After the first snow fall I went out into the forest to make some photos. I noticed a green light shining onto the snow. I went to check what it was, while taking pictures, closing in on it. The pictures I took got progressively more abstract the closer I got to this light.

It turned out to be coming from an abanoned school building at the edge of the town. Nowadays, desolated places and building sites are remotely guarded with green light. This always looks spooky, but especially this night, when it was lightly snowing and the sky turned an odd dusty rose.

  • This is a strange photo with a strange mood. For starters, the sky is dusty rose. The forest floor has a thin layer of snow and is lit with a saturated green flood light. Through the middle of the photo, there is a fence running from side to side. It’s a hard to climb fence with vertical slabs, and sharp triangles on top. Behind it is a single layer building. There aren’t many details visible. At the building, a bright green light is shining through the fence. The shades of the fence cause a pattern of stripes of green and black on the snowy forest floor. We can’t see the light directly, because a big horizontal lightly curved branch, coming into the frame from behind us, is blocking it. The forest floor is curved, and this caused the shade of the top of the fence tot curve too. It seems to follow the curve of the branch. This gives the photo a perceived depth that we know does not belong, but works anyway. A second branch more to the right in the back, does the same thing with a different part of the fence. I placed this photo on top, because I like it the best.
  • This phot is what I was drawn to explore initially. The fence is still deep in the background. Again, the green floodlight is hidden behind a tree branch. The trees aren’t big, about 4 meter high currant trees. They make bundles of stems that fan out. On the forest floor we see the shades of the green light fan out. The sky, seen through the complex mesh of stems, is a bright dusty rose. This causes the shades to be that color too. The snow reflects a lot of that light. So basically, there are three main tones in the image: Black stems fanning out to the top of the images, and alternating stripes of bright green and dusty rose fanning out towards the bottom of the frame.
  • Seen from the other side, with the green light to the back-right of us, we see these alternating green & rose stripes on the snowy forest floor. They diverge, but our perspective converges them to some extent, making them seemingly parallel. They show the slight curve of the ground. The 8 currant trees in the foreground all lean to the right. The green light hits the stems and the snow on them, making them very green and contrasty. We can see tens of meters into the forest, thanks to the snow on the floor. In the background we see a mesh of branches, accented by the snow, but in dusty rose. Between the fine branches, we see this oddly coloured sky.
  • A simpeler, standing photo. The top third is dark, but not devoid of details. To the right, dense currant trees. To the left, we can just make out a bit of the former school building, just two windows and a bit of the wall above them. More importantly, is a green lit straight up tree trunk. On the brightly green lit snowy forest floor, a wide shade zigzags form the back towards us, in the shape of the letter Sigma, more or less. Again, this shade is this dusty rose color.
  • A detail of the tree branches. The sky behind it is a mixture of green and rose washes, a textured blur, a bit like northern lights. Branches enter the frame from the top and top right. The smaller parts hold bits of half molten snow, that glisten in the bright green light. The bottom of the background has pattern to it. This was caused by the top of the fence. I could not figure out why this became a part of the image, because it was outside the frame.
  • I said the top photo was the best, but I work the hardest on this one. Again a standing photo. It shows the fence coming into the frame on the right, exiting into the dark distance near the left edge. The green lamp is hidden behind poles of the fence. On green lit snowy floor, we see a diverging pattern of black shades. The top half of the image is the dusty rose sky, cut by thick black branches from the top left, that are brighter green the smaller they get. More or less in the middle is a lamp post. Its lamp is like a flying saucer, between the branches. It’s out of order, but its glass is lit by the green flood light. This makes the glass into a green object in the dusty rose sky. It may sound like simple photo, but the lines in the green bottom half and the naturel items + green UFO in the top half against the dusty rose sky make it quite strange.
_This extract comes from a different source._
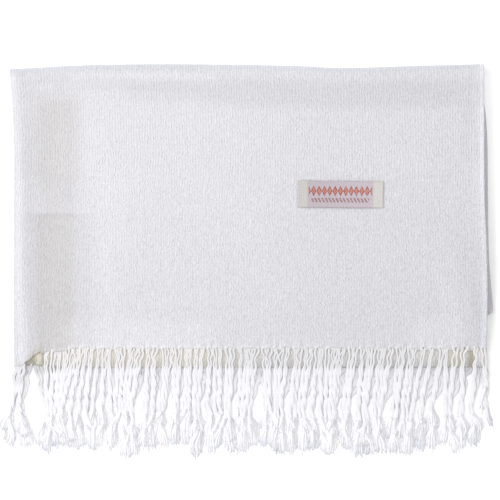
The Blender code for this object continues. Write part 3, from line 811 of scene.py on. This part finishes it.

These photos are phone snaps. I did not change the color.

It started snowing lightly again. To my eyes, the sky really turned into this color. I can see it in the images I took without this green light too. Maybe it was not as intense in reality, as the camera tried to work out a white balance.

But while I kept photographing, the white balance in my eyes shifted similarly to that of the camera. The green light can't change. It's just one wavelength. White balance therefore does not change it in color, only intensity. What I saw in the screen of my phone there and then, was really close to what I saw with my eyes in that very moment. These images are true to my perception, and I did not change the colors in post for that reason. I was amazed that the shadows took the same color as the sky, and that the camera registerd that too.

It seems these lights are green because they work well for the cameras of the guards that watch these lacations remotely. My photo session was likely being monitored by a guard. I must have triggered their motion detection. These lights are said to not bother the animals too much, but it drew me in like a moth.

After it stopped snowing, the rose tone in the sky disappeared. The shorter wavelengths weren’t scattered as much anymore. So the sky turned grey, with a yellow tone from some of the sox streetlights.

Me, taking the pictures.

After it stopped snowing, the dusty rose tone in the sky disappeared. The shorter wavelengths weren’t scattered as much anymore. So the sky turned it's usual grey, with a yellow tone from the sox streetlights.